* **Written problem**
Can you write out the whole listing exactly?

* **Supplied material**

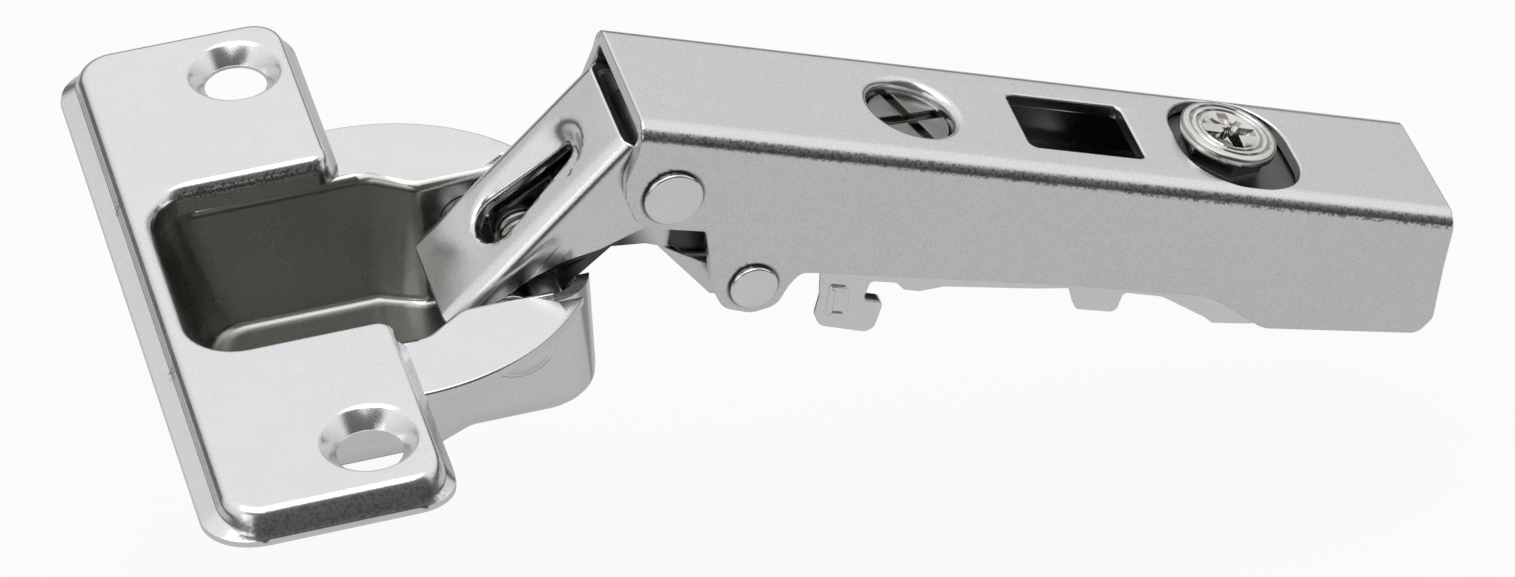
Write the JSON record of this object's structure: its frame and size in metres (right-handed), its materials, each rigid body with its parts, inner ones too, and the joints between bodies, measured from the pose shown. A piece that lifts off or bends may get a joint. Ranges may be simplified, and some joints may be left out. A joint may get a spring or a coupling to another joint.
{
  "type": "concealed cup hinge",
  "caption": "Concealed cabinet hinge: a drawn steel cup with a screw flange, paired arched links folding on pivots, and a channel arm with depth and side adjustment.",
  "frame": {"origin": "centre of the cup's boring, in the surface of the door", "axes": "+X from the cup towards the arm, +Y along the pivots, +Z out of the door"},
  "size_m": [0.1082, 0.0622, 0.0375],
  "materials": {
    "nickel_steel": "nickel plate, fine satin grain",
    "polished_rivet": "bright rolled rivet steel",
    "zinc_steel": "pale blue zinc plate",
    "screw_steel": "bright turned steel",
    "spring_steel": "dark drawn spring wire and strip"
  },
  "bodies": {
    "cup": {"cup_shell": "nickel_steel", "outer_link_cup_rivets": "polished_rivet", "outer_link_cup_spacers": "polished_rivet", "inner_link_cup_pin": "polished_rivet", "inner_link_cup_spacers": "polished_rivet", "closing_spring": "spring_steel"},
    "outer_link": {"outer_link": "nickel_steel"},
    "inner_link": {"inner_link": "nickel_steel"},
    "arm": {"arm_shell": "nickel_steel", "outer_link_arm_rivet": "polished_rivet", "outer_link_arm_washers": "polished_rivet", "link_spacer_sleeve": "polished_rivet", "inner_link_arm_rivet": "polished_rivet", "inner_link_arm_bushes": "polished_rivet"},
    "side_screw": {"side_adjusting_screw": "screw_steel", "side_screw_retainer": "spring_steel"},
    "side_nut": {"slide_nut": "screw_steel"},
    "clamp": {"threaded_block": "zinc_steel", "clamp_plate": "zinc_steel"},
    "carriage": {"carriage": "zinc_steel", "plate_catch_spring": "spring_steel"},
    "fixing_screw": {"fixing_screw": "screw_steel"}
  },
  "joints": [
    {"name": "outer_link_fold", "type": "hinge", "parent": "cup", "child": "outer_link", "pos_m": [0.00905, 0, -0.0042], "axis": [0, -1, 0], "range_deg": [0, 120.8]},
    {"name": "arm_fold", "type": "hinge", "parent": "outer_link", "child": "arm", "pos_m": [0.0226, 0, 0.0059], "axis": [0, -1, 0], "range_deg": [-9.7, 0]},
    {"name": "inner_link_fold", "type": "hinge", "parent": "cup", "child": "inner_link", "pos_m": [0.01225, 0, -0.00225], "axis": [0, -1, 0], "range_deg": [0, 138.65], "deforming": ["closing_spring"]},
    {"name": "side_screw_turn", "type": "hinge", "parent": "arm", "child": "side_screw", "pos_m": [0.04368, 0, 0.00257], "axis": [0.3606, 0, 0.9327], "range_deg": [-397, 397]},
    {"name": "side_nut_travel", "type": "slide", "parent": "arm", "child": "side_nut", "axis": [0.3606, 0, 0.9327], "range_m": [-0.00088, 0.00088]},
    {"name": "depth_slide", "type": "slide", "parent": "arm", "child": "clamp", "axis": [0.9327, 0, -0.3606], "range_m": [-0.0007, 0.0025]},
    {"name": "side_tilt", "type": "hinge", "parent": "clamp", "child": "carriage", "pos_m": [0.06701, 0, -0.01503], "axis": [0, 1, 0], "range_deg": [-1.81, 1.81]},
    {"name": "fixing_screw_turn", "type": "hinge", "parent": "clamp", "child": "fixing_screw", "pos_m": [0.07047, 0, -0.00607], "axis": [0.3606, 0, 0.9327], "range_deg": [0, 360]}
  ],
  "couplings": [
    {"joint": "arm_fold", "follows": "outer_link_fold", "ratio": -0.079967},
    {"joint": "inner_link_fold", "follows": "outer_link_fold", "ratio": 1.1474},
    {"joint": "side_screw_turn", "follows": "side_nut_travel", "rad_per_m": -7854},
    {"joint": "side_tilt", "follows": "side_nut_travel", "rad_per_m": 35.587}
  ]
}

* **Worked answer**
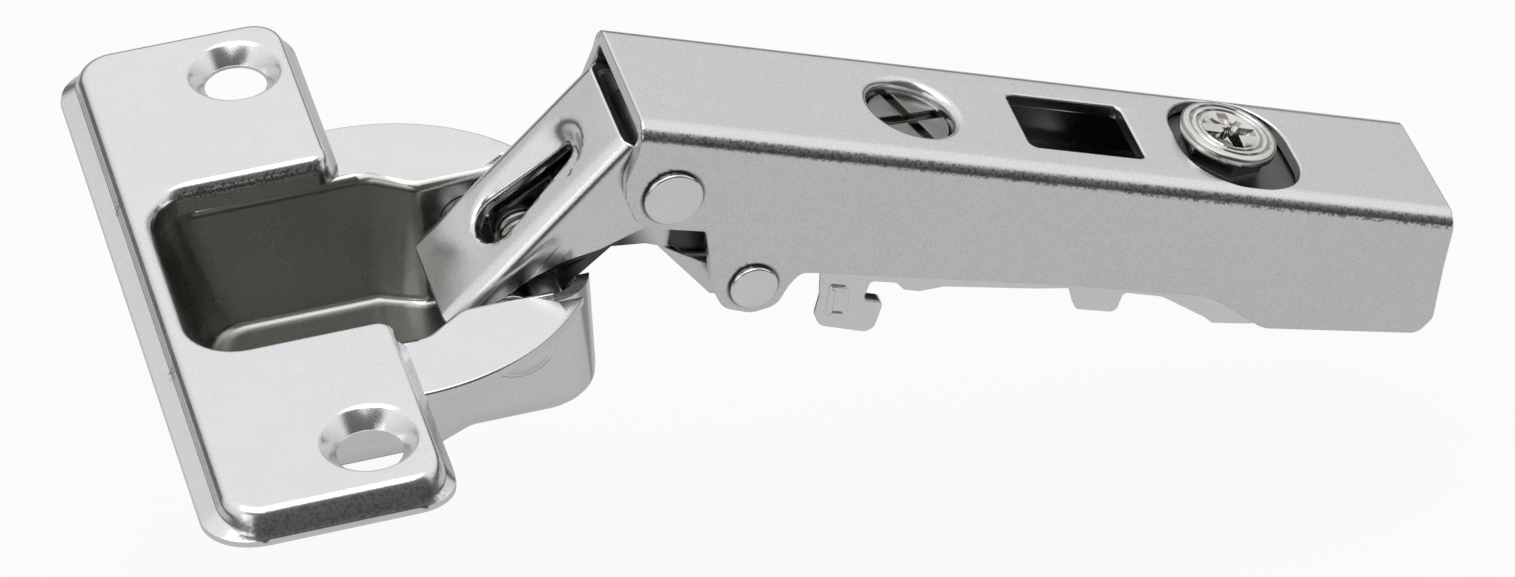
Write the JSON record of this object's structure: its frame and size in metres (right-handed), its materials, each rigid body with its parts, inner ones too, and the joints between bodies, measured from the pose shown. A piece that lifts off or bends may get a joint. Ranges may be simplified, and some joints may be left out. A joint may get a spring or a coupling to another joint.
{
  "type": "concealed cup hinge",
  "caption": "Concealed cabinet hinge: a drawn steel cup with a screw flange, paired arched links folding on pivots, and a channel arm with depth and side adjustment.",
  "frame": {"origin": "centre of the cup's boring, in the surface of the door", "axes": "+X from the cup towards the arm, +Y along the pivots, +Z out of the door"},
  "size_m": [0.1082, 0.0622, 0.0375],
  "materials": {
    "nickel_steel": "nickel plate, fine satin grain",
    "polished_rivet": "bright rolled rivet steel",
    "zinc_steel": "pale blue zinc plate",
    "screw_steel": "bright turned steel",
    "spring_steel": "dark drawn spring wire and strip"
  },
  "bodies": {
    "cup": {"cup_shell": "nickel_steel", "outer_link_cup_rivets": "polished_rivet", "outer_link_cup_spacers": "polished_rivet", "inner_link_cup_pin": "polished_rivet", "inner_link_cup_spacers": "polished_rivet", "closing_spring": "spring_steel"},
    "outer_link": {"outer_link": "nickel_steel"},
    "inner_link": {"inner_link": "nickel_steel"},
    "arm": {"arm_shell": "nickel_steel", "outer_link_arm_rivet": "polished_rivet", "outer_link_arm_washers": "polished_rivet", "link_spacer_sleeve": "polished_rivet", "inner_link_arm_rivet": "polished_rivet", "inner_link_arm_bushes": "polished_rivet"},
    "side_screw": {"side_adjusting_screw": "screw_steel", "side_screw_retainer": "spring_steel"},
    "side_nut": {"slide_nut": "screw_steel"},
    "clamp": {"threaded_block": "zinc_steel", "clamp_plate": "zinc_steel"},
    "carriage": {"carriage": "zinc_steel", "plate_catch_spring": "spring_steel"},
    "fixing_screw": {"fixing_screw": "screw_steel"}
  },
  "joints": [
    {"name": "outer_link_fold", "type": "hinge", "parent": "cup", "child": "outer_link", "pos_m": [0.00905, 0, -0.0042], "axis": [0, -1, 0], "range_deg": [0, 120.8]},
    {"name": "arm_fold", "type": "hinge", "parent": "outer_link", "child": "arm", "pos_m": [0.0226, 0, 0.0059], "axis": [0, -1, 0], "range_deg": [-9.7, 0]},
    {"name": "inner_link_fold", "type": "hinge", "parent": "cup", "child": "inner_link", "pos_m": [0.01225, 0, -0.00225], "axis": [0, -1, 0], "range_deg": [0, 138.65], "deforming": ["closing_spring"]},
    {"name": "side_screw_turn", "type": "hinge", "parent": "arm", "child": "side_screw", "pos_m": [0.04368, 0, 0.00257], "axis": [0.3606, 0, 0.9327], "range_deg": [-397, 397]},
    {"name": "side_nut_travel", "type": "slide", "parent": "arm", "child": "side_nut", "axis": [0.3606, 0, 0.9327], "range_m": [-0.00088, 0.00088]},
    {"name": "depth_slide", "type": "slide", "parent": "arm", "child": "clamp", "axis": [0.9327, 0, -0.3606], "range_m": [-0.0007, 0.0025]},
    {"name": "side_tilt", "type": "hinge", "parent": "clamp", "child": "carriage", "pos_m": [0.06701, 0, -0.01503], "axis": [0, 1, 0], "range_deg": [-1.81, 1.81]},
    {"name": "fixing_screw_turn", "type": "hinge", "parent": "clamp", "child": "fixing_screw", "pos_m": [0.07047, 0, -0.00607], "axis": [0.3606, 0, 0.9327], "range_deg": [0, 360]}
  ],
  "couplings": [
    {"joint": "arm_fold", "follows": "outer_link_fold", "ratio": -0.079967},
    {"joint": "inner_link_fold", "follows": "outer_link_fold", "ratio": 1.1474},
    {"joint": "side_screw_turn", "follows": "side_nut_travel", "rad_per_m": -7854},
    {"joint": "side_tilt", "follows": "side_nut_travel", "rad_per_m": 35.587}
  ]
}